━━━━━ SUPPLIED ENTRIES
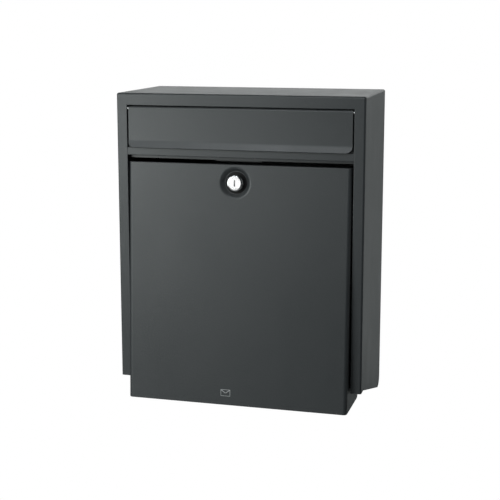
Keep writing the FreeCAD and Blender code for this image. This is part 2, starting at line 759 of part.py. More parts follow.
def ear_rivets():
    parts = []
    grip = dims.ear_thick + dims.steel
    for side, sign in (("left", -1), ("right", 1)):
        x, z = ear_rivet_place(sign)
        start = lip_y - dims.ear_thick
        shank = solid_rod(f"ear_shank_{side}", (0, 1, 0), (x, start, z), dims.rivet_radius, grip)
        head = solid_rod(f"ear_head_{side}", (0, 1, 0), (x, start - dims.rivet_thick, z), dims.rivet_head,
                         dims.rivet_thick)
        tail = solid_rod(f"ear_tail_{side}", (0, 1, 0), (x, start + grip, z), dims.rivet_head,
                         dims.rivet_thick)
        parts.append(fuse(f"ear_rivet_{side}", [shank, head, tail]))
    return group("ear_rivets", parts)


def hinge_pins():
    """Headed pins, pressed into the ears, that the door's cheeks turn on."""
    parts = []
    ear_in = cheek_in - dims.side_play - dims.washer_thick - dims.ear_thick
    long = door_half - ear_in
    for side, sign in (("left", -1), ("right", 1)):
        start = ear_in if sign > 0 else -door_half
        head_start = ear_in - dims.pin_head_thick if sign > 0 else -ear_in
        shank = solid_rod(f"pin_shank_{side}", (1, 0, 0), (start, hinge_y, hinge_z), dims.pin_radius, long)
        head = solid_rod(f"pin_head_{side}", (1, 0, 0), (head_start, hinge_y, hinge_z),
                         dims.pin_head_radius, dims.pin_head_thick)
        parts.append(fuse(f"hinge_pin_{side}", [shank, head]))
    return group("hinge_pins", parts)


def hinge_washers():
    parts = []
    near_face = cheek_in - dims.side_play - dims.washer_thick
    for side, sign in (("left", -1), ("right", 1)):
        start = near_face if sign > 0 else -near_face - dims.washer_thick
        disc = solid_rod(f"washer_disc_{side}", (1, 0, 0), (start, hinge_y, hinge_z), dims.washer_radius,
                         dims.washer_thick)
        hole = solid_rod(f"washer_hole_{side}", (1, 0, 0), (start - 1, hinge_y, hinge_z),
                         dims.pin_radius + dims.washer_slack, dims.washer_thick + 2)
        parts.append(cut(f"hinge_washer_{side}", disc, hole))
    return group("hinge_washers", parts)


def stop_height():
    return door_z - dims.stop_drop


def door_stops():
    """Plates welded behind the border's fold, which carry the door's buffers."""
    inner = cheek_in - dims.stop_in
    wide = open_half + dims.stop_over - inner
    parts = []
    for side, sign in (("left", -1), ("right", 1)):
        start = inner if sign > 0 else -inner - wide
        low = (start, front + dims.border_return, stop_height() - dims.stop_high / 2)
        parts.append(solid_box(f"door_stop_{side}", low, (wide, dims.steel, dims.stop_high)))
    return group("door_stops", parts)


def door_buffers():
    """Rubber pads just behind the rear edges of the door's side folds."""
    edge = door_point_y(dims.door_side_fold, -dims.stop_drop)
    spare = dims.buffer_gap + dims.buffer_radius * sine(dims.door_lean)
    start = edge + spare
    parts = []
    for side, sign in (("left", -1), ("right", 1)):
        place = (sign * (open_half - dims.buffer_radius - dims.buffer_gap), start, stop_height())
        parts.append(solid_rod(f"door_buffer_{side}", (0, 1, 0), place, dims.buffer_radius,
                               front + dims.border_return - start))
    return group("door_buffers", parts)


def lock_gasket():
    body = new_body("lock_gasket")
    hole = dims.barrel_radius + dims.barrel_slack
    turned(body, "profile", [(hole, head_seat), (dims.gasket_radius, head_seat),
                             (dims.gasket_radius, dims.dish_deep), (hole, dims.dish_deep)])
    lean_with_door(body, dims.lock_x, 0, -dims.lock_down)


def lock_housing():
    """Round head in the dish, threaded barrel behind it, bored for the plug."""
    body = new_body("lock_housing")
    face = -dims.head_out
    bore = dims.plug_radius + dims.plug_slack
    counterbore = dims.plug_face_radius + dims.plug_slack
    step = face + dims.plug_face_deep + dims.plug_slack
    turned(body, "profile", [
        (counterbore, face), (dims.head_radius - dims.head_edge, face),
        (dims.head_radius, face + dims.head_edge), (dims.head_radius, head_seat),
        (dims.barrel_radius, head_seat), (dims.barrel_radius, dims.barrel_end),
        (bore, dims.barrel_end), (bore, step), (counterbore, step)])
    lean_with_door(body, dims.lock_x, 0, -dims.lock_down)


def lock_plug():
    """The part that the key turns, with a stub for the cam."""
    body = new_body("lock_plug")
    face = -dims.head_out
    turned(body, "profile", [
        (0, face), (dims.plug_face_radius, face), (dims.plug_face_radius, face + dims.plug_face_deep),
        (dims.plug_radius, face + dims.plug_face_deep), (dims.plug_radius, cam_front),
        (dims.plug_stub, cam_front),
        (dims.plug_stub, cam_back), (0, cam_back)])
    keyway = rectangle(body, "keyway", "XZ_Plane", dims.head_out,
                       (-dims.key_wide / 2, -dims.key_high / 2), (dims.key_wide / 2, dims.key_high / 2))
    pocket(body, keyway, dims.key_deep)
    thread = circles(body, "thread", "XZ_Plane", -cam_back, [(0, 0)], dims.screw_radius)
    pocket(body, thread, dims.screw_deep, back=True)
    lean_with_door(body, dims.lock_x, 0, -dims.lock_down)


def lock_nut():
    """Six-sided nut that clamps the housing against the back of the dish."""
    body = new_body("lock_nut")
    corner = dims.nut_flats / 2 / cosine(as_size(30))
    corners = []
    for step in range(6):
        turn = as_size(60 * step)
        corners.append((corner * cosine(turn), corner * sine(turn)))
    outline = polygon(body, "outline", "XZ_Plane", -dish_back, corners)
    pad(body, outline, dims.nut_thick, back=True)
    bore = circles(body, "bore", "XZ_Plane", -dish_back, [(0, 0)], dims.barrel_radius + dims.barrel_slack)
    pocket(body, bore, 2 * dims.nut_thick + 2, both=True)
    lean_with_door(body, dims.lock_x, 0, -dims.lock_down)


def lock_cam():
    """Flat cam; it lies sideways when the door is unlocked and points up when it is locked."""
    body = new_body("lock_cam")
    half = dims.cam_wide / 2
    arm = rectangle(body, "arm", "XZ_Plane", -cam_front, (half - dims.cam_reach, -half), (0, half))
    pad(body, arm, dims.cam_thick, back=True)
    for name, x in (("hub", as_size(0)), ("tip", half - dims.cam_reach)):
        end = circles(body, name, "XZ_Plane", -cam_front, [(x, 0)], half)
        pad(body, end, dims.cam_thick, back=True)
    hole = circles(body, "hole", "XZ_Plane", -cam_front, [(0, 0)], dims.plug_stub)
    pocket(body, hole, 3 * dims.cam_thick, both=True)
    lean_with_door(body, dims.lock_x, 0, -dims.lock_down)


def cam_washer():
    body = new_body("cam_washer")
    hole = dims.screw_radius + dims.barrel_slack
    back = cam_back + dims.cam_washer_thick
    turned(body, "profile", [(hole, cam_back), (dims.cam_washer_radius, cam_back),
                             (dims.cam_washer_radius, back), (hole, back)])
    lean_with_door(body, dims.lock_x, 0, -dims.lock_down)


def cam_screw():
    body = new_body("cam_screw")
    seat = cam_back + dims.cam_washer_thick
    turned(body, "profile", [
        (0, cam_back - dims.screw_deep), (dims.screw_radius, cam_back - dims.screw_deep),
        (dims.screw_radius, seat), (dims.screw_head, seat),
        (dims.screw_head, seat + dims.screw_head_thick), (0, seat + dims.screw_head_thick)])
    lean_with_door(body, dims.lock_x, 0, -dims.lock_down)


def build():
    casing_wrap()
    back_panel()
    cross_rail()
    strike_plate()
    strike_rivets()
    flap_panel()
    flap_rod()
    flap_buffers()
    door_panel()
    hinge_ear("left", -1)
    hinge_ear("right", 1)
    ear_rivets()
    hinge_pins()
    hinge_washers()
    door_stops()
    door_buffers()
    lock_gasket()
    lock_housing()
    lock_plug()
    lock_nut()
    lock_cam()
    cam_washer()
    cam_screw()
    doc.recompute()


def check_and_write():
    """Stop on any failed object, then write one file per piece."""
    for item in doc.Objects:
        if "Invalid" in item.State or "Error" in item.State:
            raise ValueError(f"{item.Label} failed: {item.State}")
    for piece in PIECES:
        if piece.Shape.isNull() or not piece.Shape.isValid():
            raise ValueError(f"{piece.Label} has no valid shape")
    os.makedirs("parts", exist_ok=True)
    for piece in PIECES:
        piece.Shape.exportStep(f"parts/{piece.Label}.step")


build()
check_and_write()
print(f"{len(PIECES)} pieces written")
print(f"door hinge y {hinge_y.number:.4f} z {hinge_z.number:.4f}")
print(f"flap rod y {rod_y.number:.4f} z {rod_z.number:.4f}")
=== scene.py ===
"""Looks of the wall mailbox: powder-coated sheet steel, chromed cam lock, zinc-plated fittings."""
import json
import math

import bmesh
import bpy
from mathutils import Matrix, Vector


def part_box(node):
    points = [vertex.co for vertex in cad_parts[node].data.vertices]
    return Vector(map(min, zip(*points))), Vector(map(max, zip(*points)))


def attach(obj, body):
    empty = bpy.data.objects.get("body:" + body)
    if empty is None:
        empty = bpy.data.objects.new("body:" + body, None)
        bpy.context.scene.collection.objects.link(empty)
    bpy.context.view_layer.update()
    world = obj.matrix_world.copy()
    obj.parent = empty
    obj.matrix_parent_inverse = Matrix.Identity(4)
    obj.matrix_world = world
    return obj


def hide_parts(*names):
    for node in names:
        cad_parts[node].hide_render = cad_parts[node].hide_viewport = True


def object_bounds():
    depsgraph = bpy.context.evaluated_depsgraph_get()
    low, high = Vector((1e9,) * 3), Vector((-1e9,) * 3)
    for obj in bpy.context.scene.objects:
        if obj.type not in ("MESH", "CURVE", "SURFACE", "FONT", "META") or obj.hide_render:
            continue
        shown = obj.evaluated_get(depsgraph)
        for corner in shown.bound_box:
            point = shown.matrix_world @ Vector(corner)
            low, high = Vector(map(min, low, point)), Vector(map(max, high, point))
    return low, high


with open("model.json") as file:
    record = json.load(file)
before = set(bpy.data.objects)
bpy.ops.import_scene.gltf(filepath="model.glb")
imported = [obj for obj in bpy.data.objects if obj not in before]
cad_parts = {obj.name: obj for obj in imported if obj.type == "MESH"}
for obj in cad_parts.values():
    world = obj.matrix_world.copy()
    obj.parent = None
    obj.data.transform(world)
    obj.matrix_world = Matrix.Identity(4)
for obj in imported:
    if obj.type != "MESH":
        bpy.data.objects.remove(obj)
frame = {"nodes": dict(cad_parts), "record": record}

cad_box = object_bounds()

# Camera: its place in metres, its turn to the left and tilt down in degrees, its lens in millimetres.
CAMERA_PLACE = (0.3251, -1.3209, 0.2424)
CAMERA_TURN = 14.77
CAMERA_DOWN = 9.95
CAMERA_LENS = 81.27
CAMERA_SHIFT = -0.06
SENSOR_WIDE = 36.0

# The box hangs on a wall, so the floor lies this many metres below it. The floor reaches this far each way.
FLOOR_DROP = 1.1
FLOOR_REACH = 14.0

# Where the lights aim: the middle of the box, and the face of the lock.
BOX_MIDDLE = (0.0, -0.1, 0.0)
LOCK_FACE = (-0.0025, -0.145, 0.069)

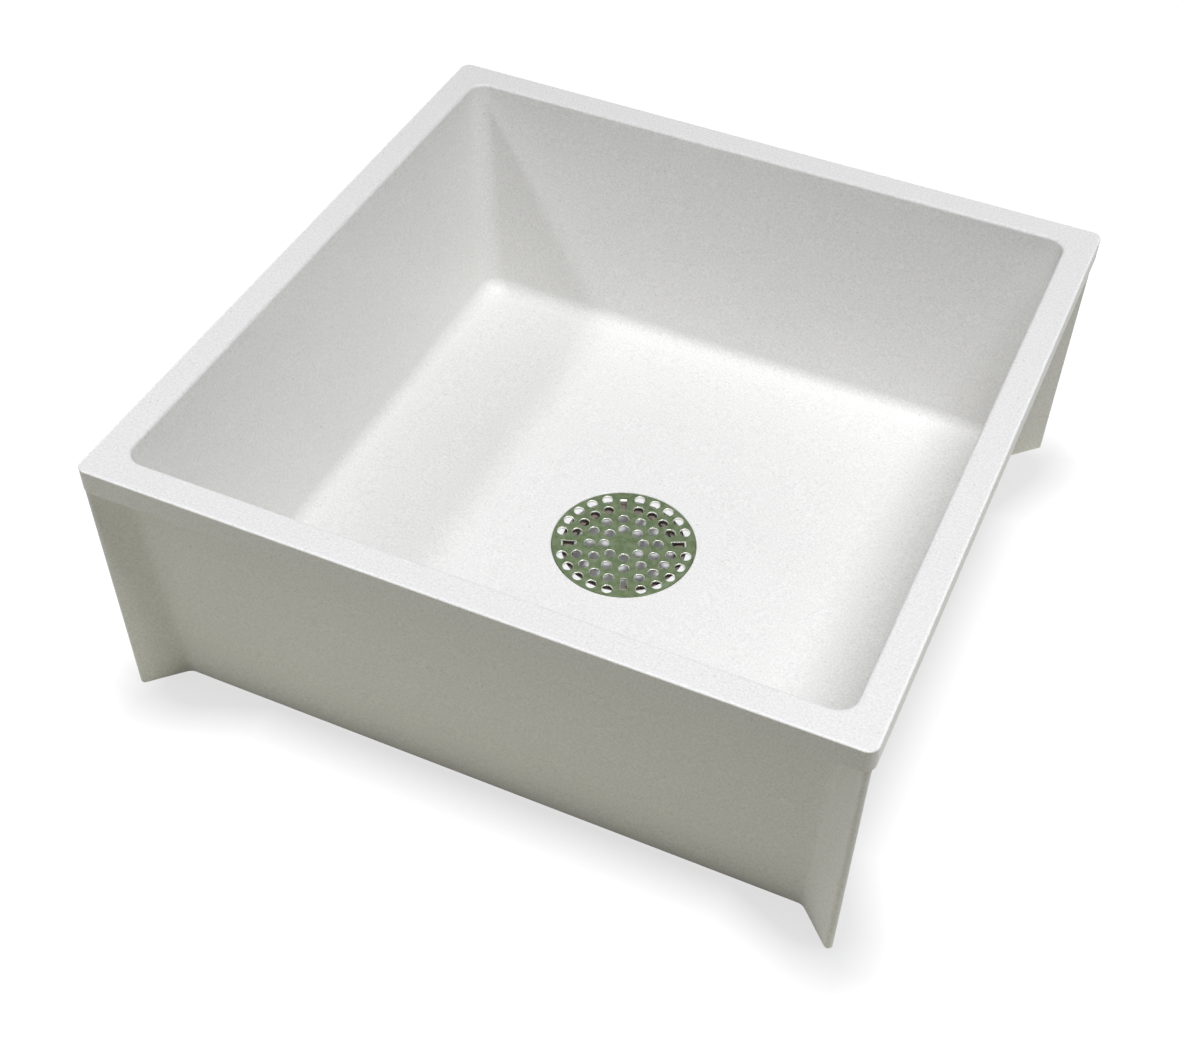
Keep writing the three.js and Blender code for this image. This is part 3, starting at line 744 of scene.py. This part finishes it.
━━━━━━━━━━
[WRITTEN TASK]
Give again, word for word, every line of the listing above from the one with "bpy.data.objects.remove(obj)" to the one with "cad_box = object_bounds()", both inclusive, and nothing beyond them.

[ANSWER TO THE EXERCISE]
        bpy.data.objects.remove(obj)
frame = {"nodes": dict(cad_parts), "record": record}

cad_box = object_bounds()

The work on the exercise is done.